• Records for this task:
↓
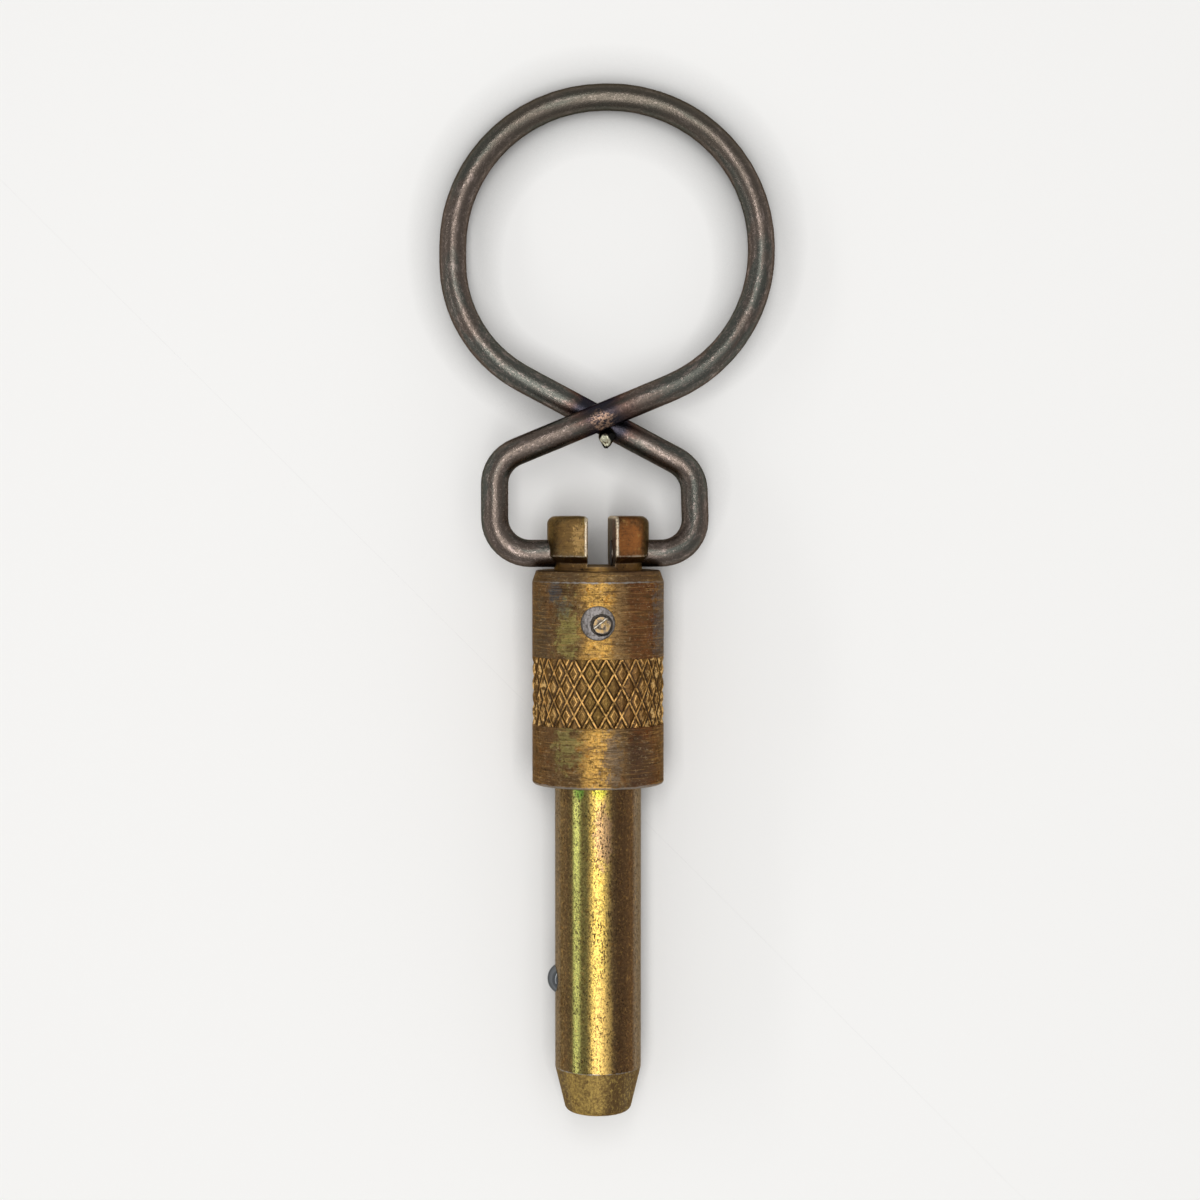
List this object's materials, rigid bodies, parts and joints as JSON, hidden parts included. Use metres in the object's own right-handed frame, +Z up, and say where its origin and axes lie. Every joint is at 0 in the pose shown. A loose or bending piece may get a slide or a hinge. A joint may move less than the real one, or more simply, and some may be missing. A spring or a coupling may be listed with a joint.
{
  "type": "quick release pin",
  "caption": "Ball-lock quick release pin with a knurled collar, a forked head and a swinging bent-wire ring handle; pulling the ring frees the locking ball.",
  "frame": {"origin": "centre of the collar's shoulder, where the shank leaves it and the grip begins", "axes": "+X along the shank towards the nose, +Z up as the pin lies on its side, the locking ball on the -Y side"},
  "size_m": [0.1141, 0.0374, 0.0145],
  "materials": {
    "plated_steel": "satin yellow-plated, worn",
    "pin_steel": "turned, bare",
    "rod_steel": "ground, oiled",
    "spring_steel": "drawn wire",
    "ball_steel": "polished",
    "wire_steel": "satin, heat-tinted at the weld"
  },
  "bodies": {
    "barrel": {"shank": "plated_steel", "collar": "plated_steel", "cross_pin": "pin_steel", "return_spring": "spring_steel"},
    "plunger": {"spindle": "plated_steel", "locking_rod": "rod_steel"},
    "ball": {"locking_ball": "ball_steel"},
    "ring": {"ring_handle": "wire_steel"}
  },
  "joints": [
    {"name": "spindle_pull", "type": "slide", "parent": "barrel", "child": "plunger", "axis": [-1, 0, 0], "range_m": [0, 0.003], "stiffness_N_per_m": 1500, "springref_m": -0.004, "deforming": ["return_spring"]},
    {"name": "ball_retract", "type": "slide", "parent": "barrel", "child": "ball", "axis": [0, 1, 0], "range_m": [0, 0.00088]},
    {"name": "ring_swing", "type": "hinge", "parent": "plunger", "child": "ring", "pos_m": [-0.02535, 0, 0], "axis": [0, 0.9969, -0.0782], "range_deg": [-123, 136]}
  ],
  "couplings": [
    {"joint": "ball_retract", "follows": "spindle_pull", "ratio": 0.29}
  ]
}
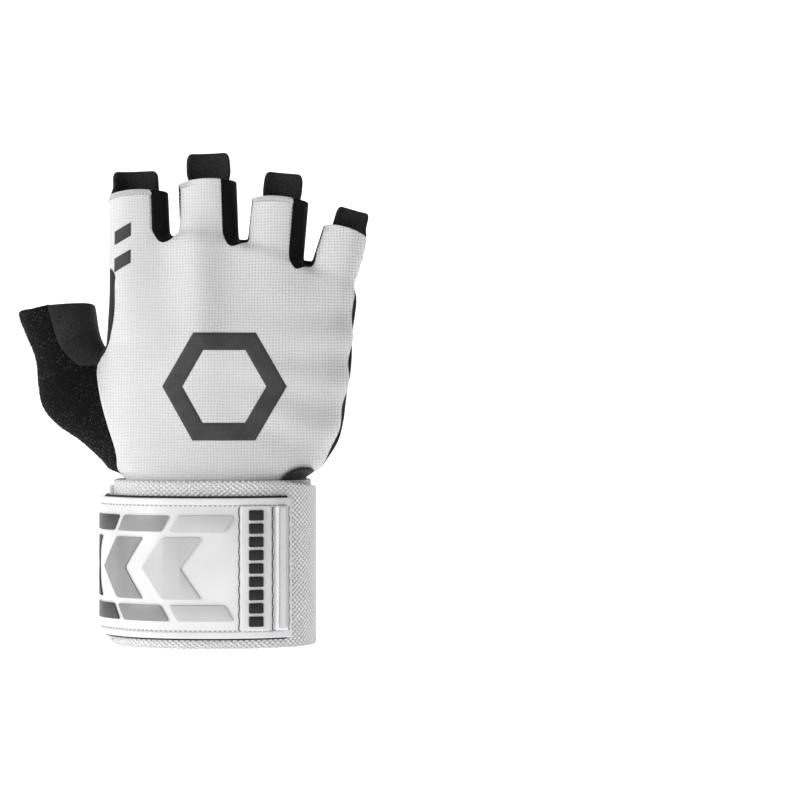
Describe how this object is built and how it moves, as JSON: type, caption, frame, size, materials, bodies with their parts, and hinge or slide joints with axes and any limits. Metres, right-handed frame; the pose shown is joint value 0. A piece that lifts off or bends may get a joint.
↑
• Exercise requirements: Reproduce the material precisely, including every line.

• Exercise solution:
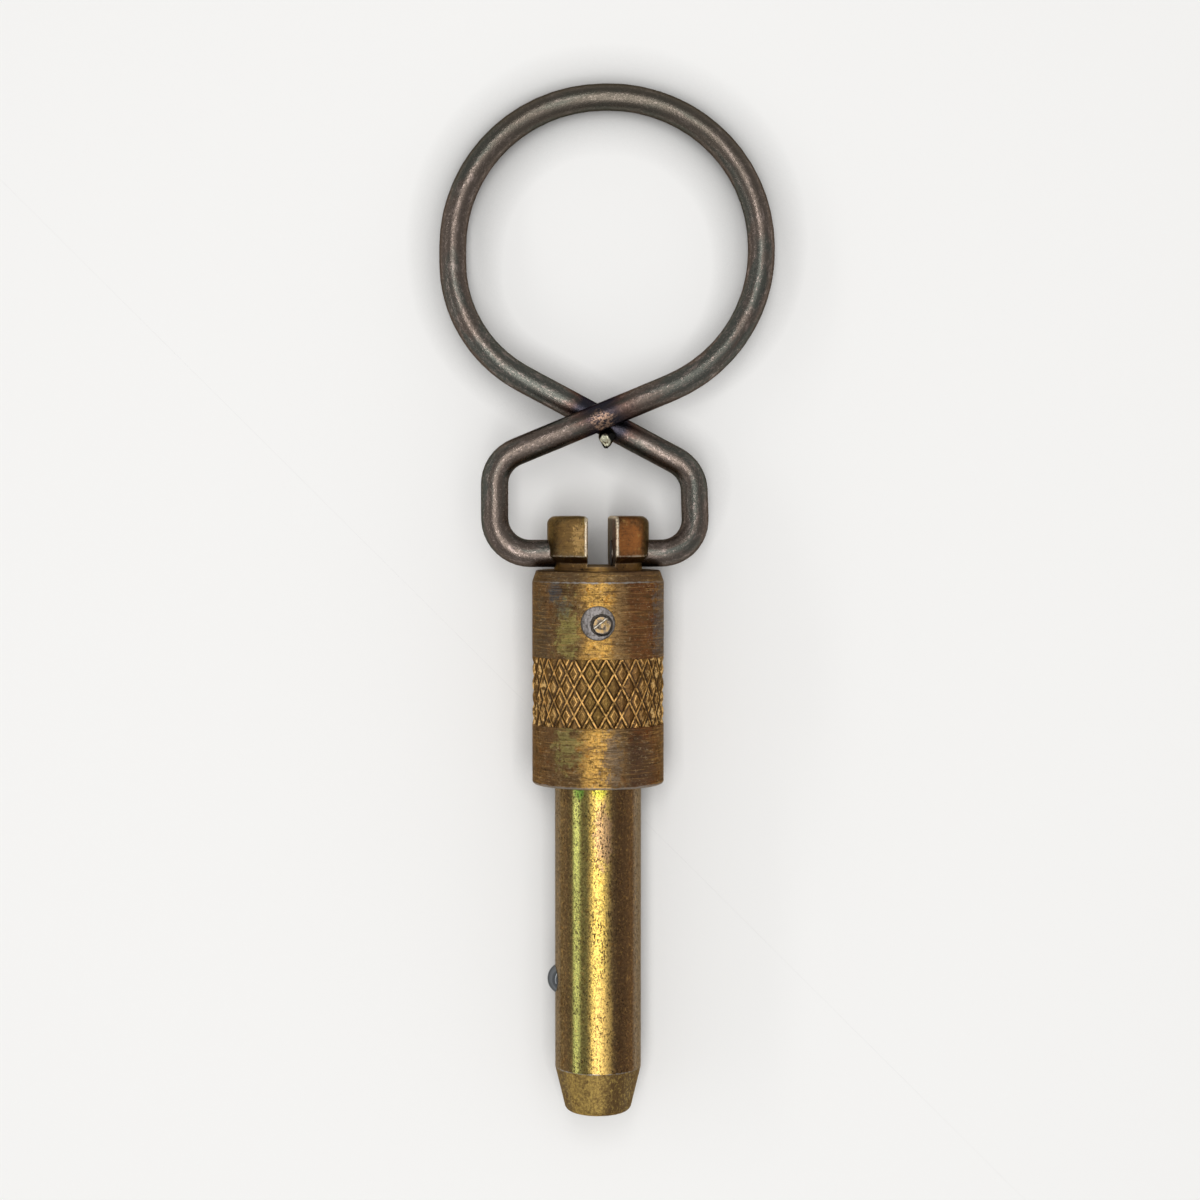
List this object's materials, rigid bodies, parts and joints as JSON, hidden parts included. Use metres in the object's own right-handed frame, +Z up, and say where its origin and axes lie. Every joint is at 0 in the pose shown. A loose or bending piece may get a slide or a hinge. A joint may move less than the real one, or more simply, and some may be missing. A spring or a coupling may be listed with a joint.
{
  "type": "quick release pin",
  "caption": "Ball-lock quick release pin with a knurled collar, a forked head and a swinging bent-wire ring handle; pulling the ring frees the locking ball.",
  "frame": {"origin": "centre of the collar's shoulder, where the shank leaves it and the grip begins", "axes": "+X along the shank towards the nose, +Z up as the pin lies on its side, the locking ball on the -Y side"},
  "size_m": [0.1141, 0.0374, 0.0145],
  "materials": {
    "plated_steel": "satin yellow-plated, worn",
    "pin_steel": "turned, bare",
    "rod_steel": "ground, oiled",
    "spring_steel": "drawn wire",
    "ball_steel": "polished",
    "wire_steel": "satin, heat-tinted at the weld"
  },
  "bodies": {
    "barrel": {"shank": "plated_steel", "collar": "plated_steel", "cross_pin": "pin_steel", "return_spring": "spring_steel"},
    "plunger": {"spindle": "plated_steel", "locking_rod": "rod_steel"},
    "ball": {"locking_ball": "ball_steel"},
    "ring": {"ring_handle": "wire_steel"}
  },
  "joints": [
    {"name": "spindle_pull", "type": "slide", "parent": "barrel", "child": "plunger", "axis": [-1, 0, 0], "range_m": [0, 0.003], "stiffness_N_per_m": 1500, "springref_m": -0.004, "deforming": ["return_spring"]},
    {"name": "ball_retract", "type": "slide", "parent": "barrel", "child": "ball", "axis": [0, 1, 0], "range_m": [0, 0.00088]},
    {"name": "ring_swing", "type": "hinge", "parent": "plunger", "child": "ring", "pos_m": [-0.02535, 0, 0], "axis": [0, 0.9969, -0.0782], "range_deg": [-123, 136]}
  ],
  "couplings": [
    {"joint": "ball_retract", "follows": "spindle_pull", "ratio": 0.29}
  ]
}
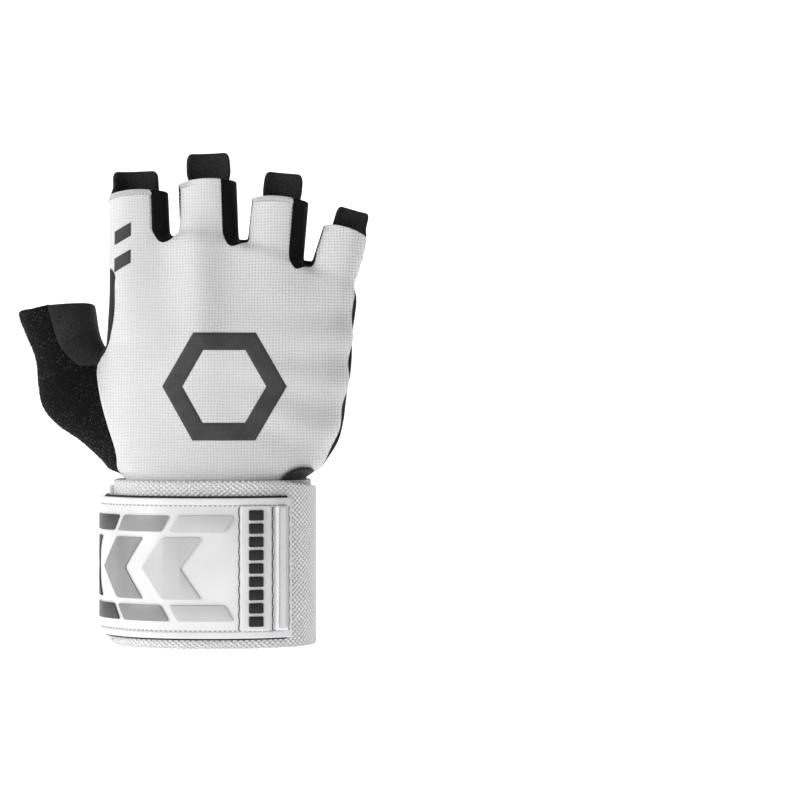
Describe how this object is built and how it moves, as JSON: type, caption, frame, size, materials, bodies with their parts, and hinge or slide joints with axes and any limits. Metres, right-handed frame; the pose shown is joint value 0. A piece that lifts off or bends may get a joint.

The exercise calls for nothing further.